December 14–21, 2000
hit and run
One of Mumia Abu-Jamal’s top supporters was jailed last week after admitting to a federal court judge that he had defied the terms of his probation by making a speech in Philadelphia during the Republican National Convention this past summer.
Brooklyn-based author and journalist C. Clark Kissinger, 60, immediately began serving a 90-day sentence last Wednesday after a raucous hearing in which Judge Arnold C. Rapoport ordered protesters to be forcibly cleared out of the courtroom. Kissinger’s supporters now claim that he may be the first American since World War II to be jailed for giving a speech.

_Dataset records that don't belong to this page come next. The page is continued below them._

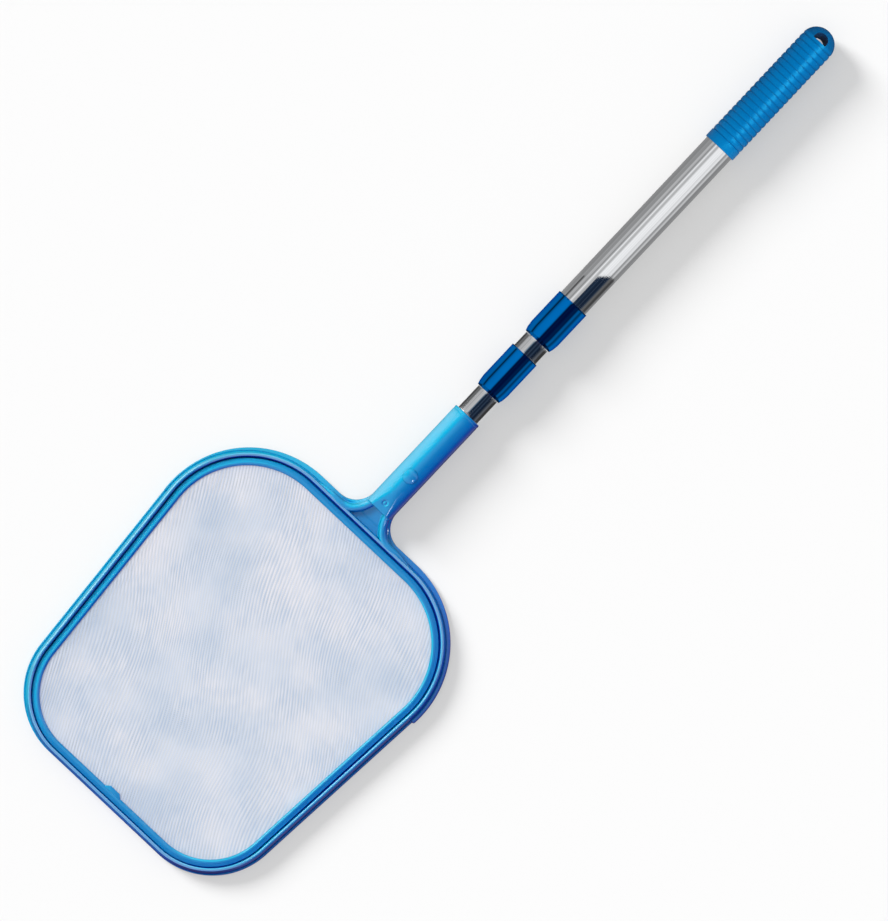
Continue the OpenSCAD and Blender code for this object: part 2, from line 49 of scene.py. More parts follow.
# ---- Rim of the head ----
# The rim is moulded in one with the yoke and socket, in glossy blue
# polypropylene. It has a flat seat for the net, a rounded rib outside the seat,
# a low ledge along its sides and a wider flange round its back half.

MM = 0.001
HEAD_LOW, HEAD_HIGH = (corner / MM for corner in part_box("head_frame"))
RIM_W, RIB_W, RIM_H, SEAT_Z, SEAT_INSET, RIB_FOOT = 12, 3.4, 13, 5, 0.8, 6.9
RIDGE_R, RIDGE_D = 1.5, 9.25
FRONT_R, BACK_R = 55, 73
FRONT_HALF_W, BACK_HALF_W = 116, 129.5
X_OPEN_FRONT = HEAD_LOW.x + RIM_W
X_OPEN_BACK = X_OPEN_FRONT + 298
X_RIB_BACK = X_OPEN_BACK + RIM_W
FLANGE_W, FLANGE_H, FLANGE_TAIL = 5, 4.6, 8
LEDGE_W, LEDGE_H = 2.5, 3


def linear(code):
    """An sRGB hex colour as the linear values that a shader takes."""
    parts = [int(code[i:i + 2], 16) / 255 for i in (1, 3, 5)]
    return tuple(p / 12.92 if p < 0.04045 else ((p + 0.055) / 1.055) ** 2.4 for p in parts) + (1,)


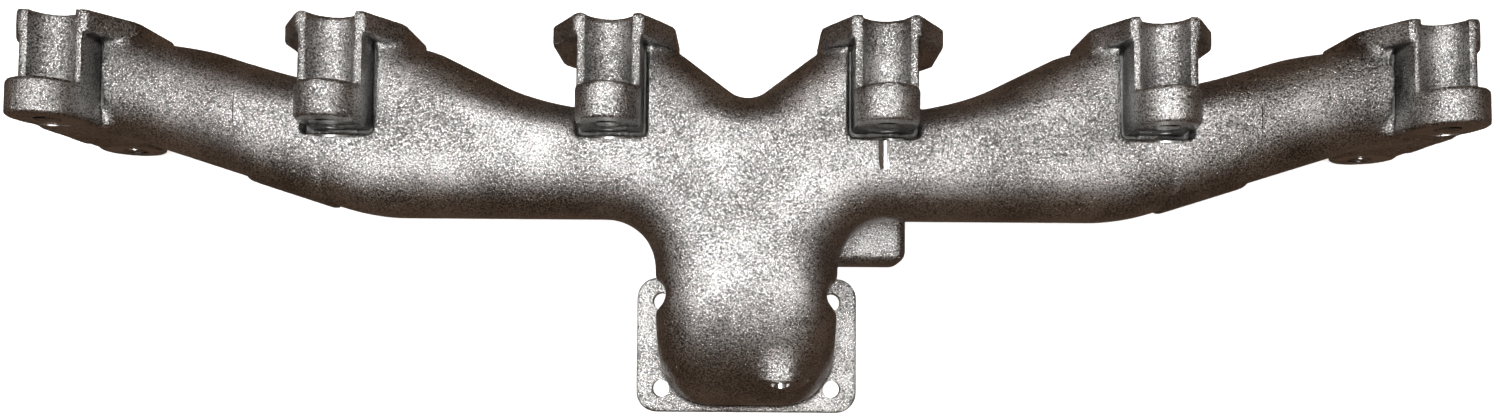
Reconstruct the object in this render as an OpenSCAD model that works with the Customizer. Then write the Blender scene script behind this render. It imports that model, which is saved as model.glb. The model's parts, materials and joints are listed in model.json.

"It’s very discouraging," says Kissinger’s attorney, Andrew Erba. "I’ve never seen anybody get three months for a parole violation based on a [non-violent conviction]. Our argument in the case is that, in effect, the judge is penalizing Clark for activities that are otherwise constitutionally protected."
Kissinger, a frequent media spokesman for Abu-Jamal’s legal defense team, had been placed on federal probation earlier this year for his involvement in an Abu-Jamal demonstration at the Liberty Bell in 1999. The terms of his probation require him to clear his travel plans with his probation officer, but when he was denied permission to give a speech here while the Republicans were in town, he came anyway. On Aug. 1, before an anti-death penalty crowd at the Municipal Services Building plaza, Kissinger denounced George W. Bush as a "smirking frat rat son of a former head of the CIA who went on to become a speculator oil man, and went on from there to be a blood-stained executioner, and now wants to be the ruler of the world."
During last Wednesday’s hearing, Assistant U.S. Attorney Richard Goldberg used some of those words against Kissinger. "It was really quite a political case that the prosecution presented," says Debra Sweet, who is serving as Kissinger’s spokesperson while he is in jail. "The major point that Judge Rapoport made in the courtroom was that disruption seems to follow this defendant wherever he goes.’"
But Goldberg says it was the defense lawyers who entered the text of Kissinger’s speech into the record. "These were the facts stipulated by Mr. Kissinger," says Goldberg. "At issue at the sentencing of any person for violation of probation is what their conduct has been while on probation — what they do and what they say." Goldberg also defends Rapoport’s decision to clear the court: "He repeatedly warned people in the audience to stop yelling. And they didn’t."
Since Kissinger’s jailing, his attorneys have failed to get his sentence stayed pending an appeal.
Meanwhile, Sweet and other Abu-Jamal supporters are seeking permission for Kissinger to serve his sentence at a federal lockup near his New York home. "There’s a whole political climate in the [Philadelphia] criminal justice system against Mumia," says Sweet.